In our case only detach can be used to go beyond possible deadlock in a test.

What happens with the thread if we detach it and the execution hangs? Is it going to be stopped and destructed when the test ends? If not, and we have a couple of tests like that, we have a resource leak.

The detached thread with the deadlock will be destroyed only on the app main exit until that detached thread will be running in the background. If we have many tests with the deadlock threads - yes we will have a bunch of the background threads running until the test app exit in the end.

The problem is - we can't kill a certain thread with the deadlock. There is a destructor and pthread_cancel but the problem using of them is that they are destroying all the threads, not the one certain thread.
Replit playground code to demonstrate that.

It's not a C++-specific behavior where we can't kill a certain thread, it's a POSIX thread design and the same problem exists in a Golang with the goroutines, for example.

In our test scenario, this is not big deal if we have some threads in the background until the test ends, because the tests are short lived and all of the threads will be killed at the end.
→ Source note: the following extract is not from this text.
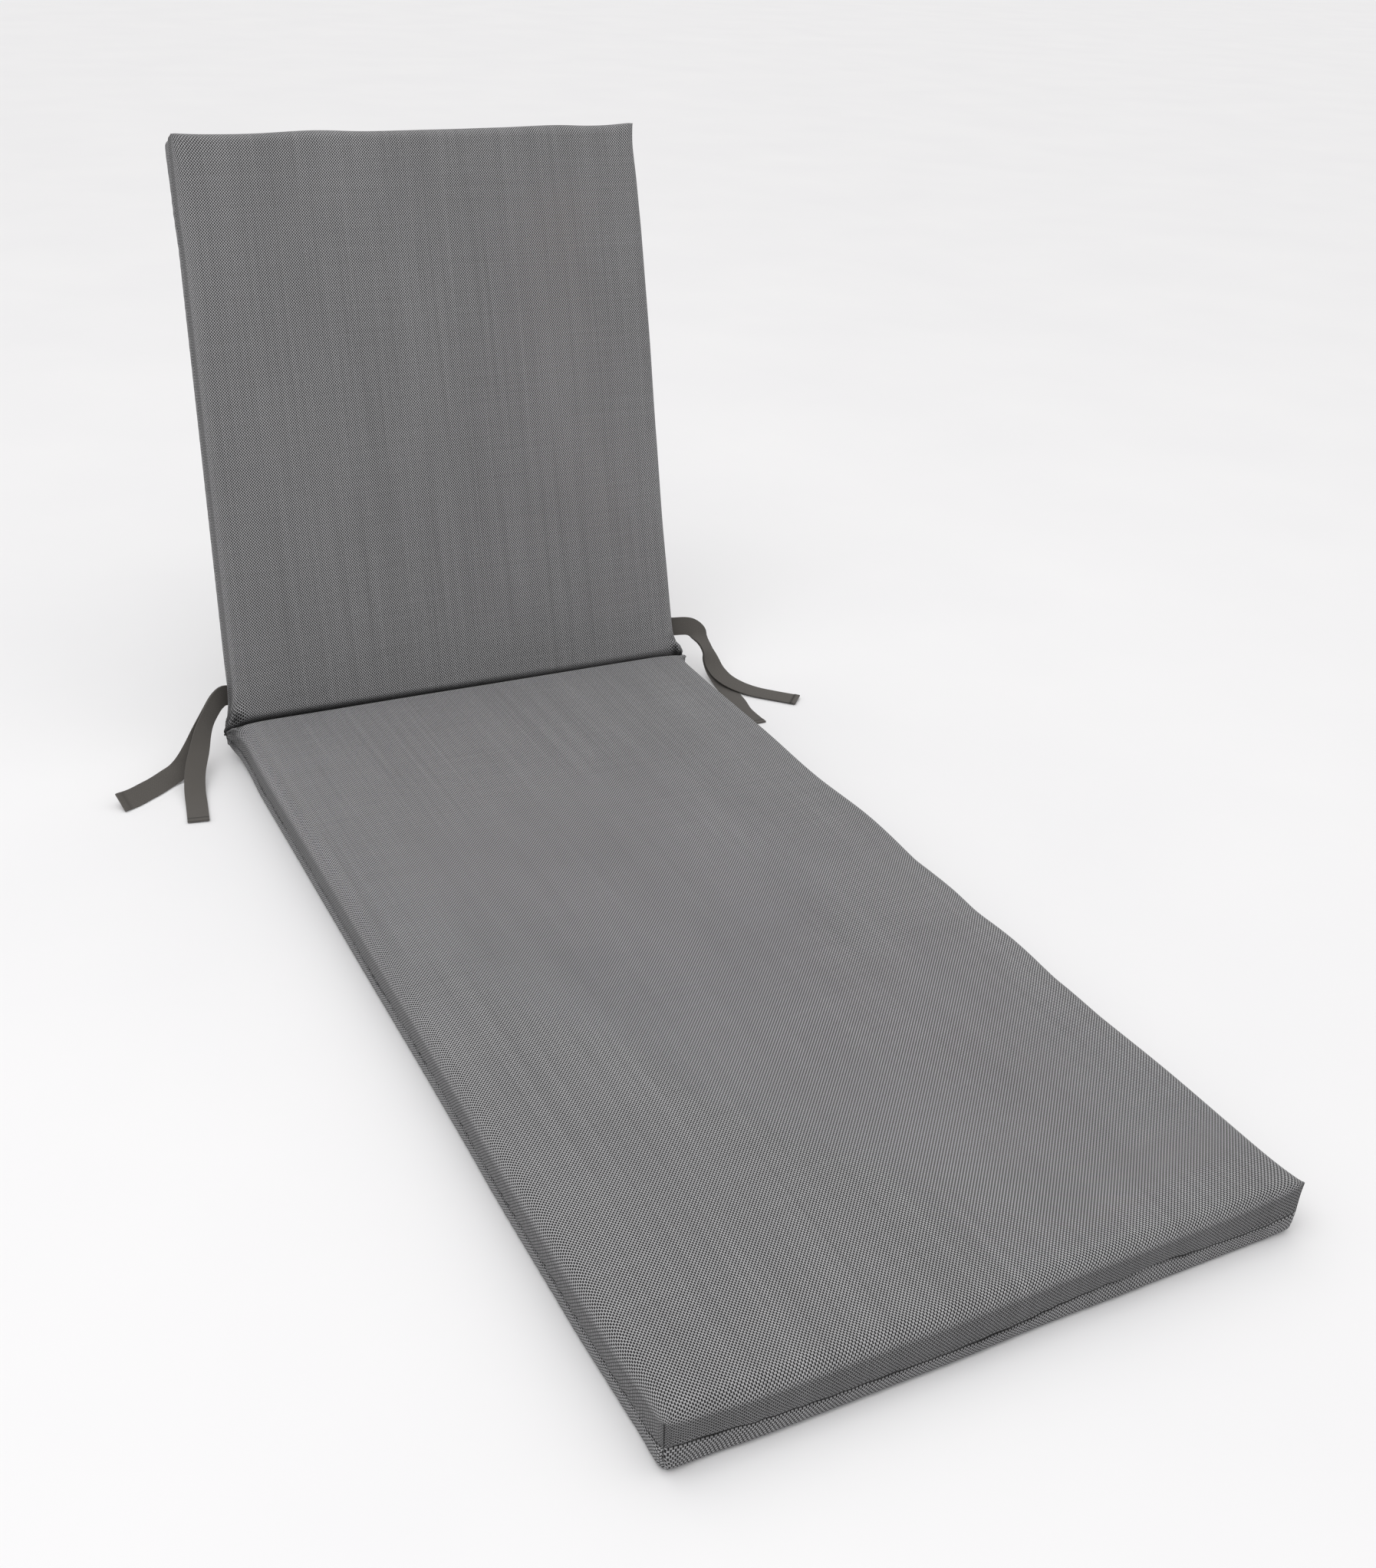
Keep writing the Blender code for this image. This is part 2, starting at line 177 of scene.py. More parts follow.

Maybe the better solution here is to have a timeout for the test app instead of a timeout for a certain action. Unfortunately, gtest doesn't provide timeouts for a test, but there are workarounds.

For example, we can use a simple solution:
run tests in CI using the timeout command with 1-5 minute timeout. This will cover all of the tests instead of adding a specific watchdog for every possible deadlock.

services/tunnelbroker/test/AmqpManagerTest.cpp
59 ↗(On Diff #15410)

I think the proper solution would be to modify delivery broker api so that it is possible to provide a timeout, instead of having a method which will hang forever.

max marked an inline comment as done.

This diff will wait for a decision for all the services in ENG-1703.

tomek edited reviewers, added: max; removed: tomek.
This revision now requires review to proceed.Apr 9 2024, 10:55 AM

We don't have the tests anymore and the service is now written in Rust.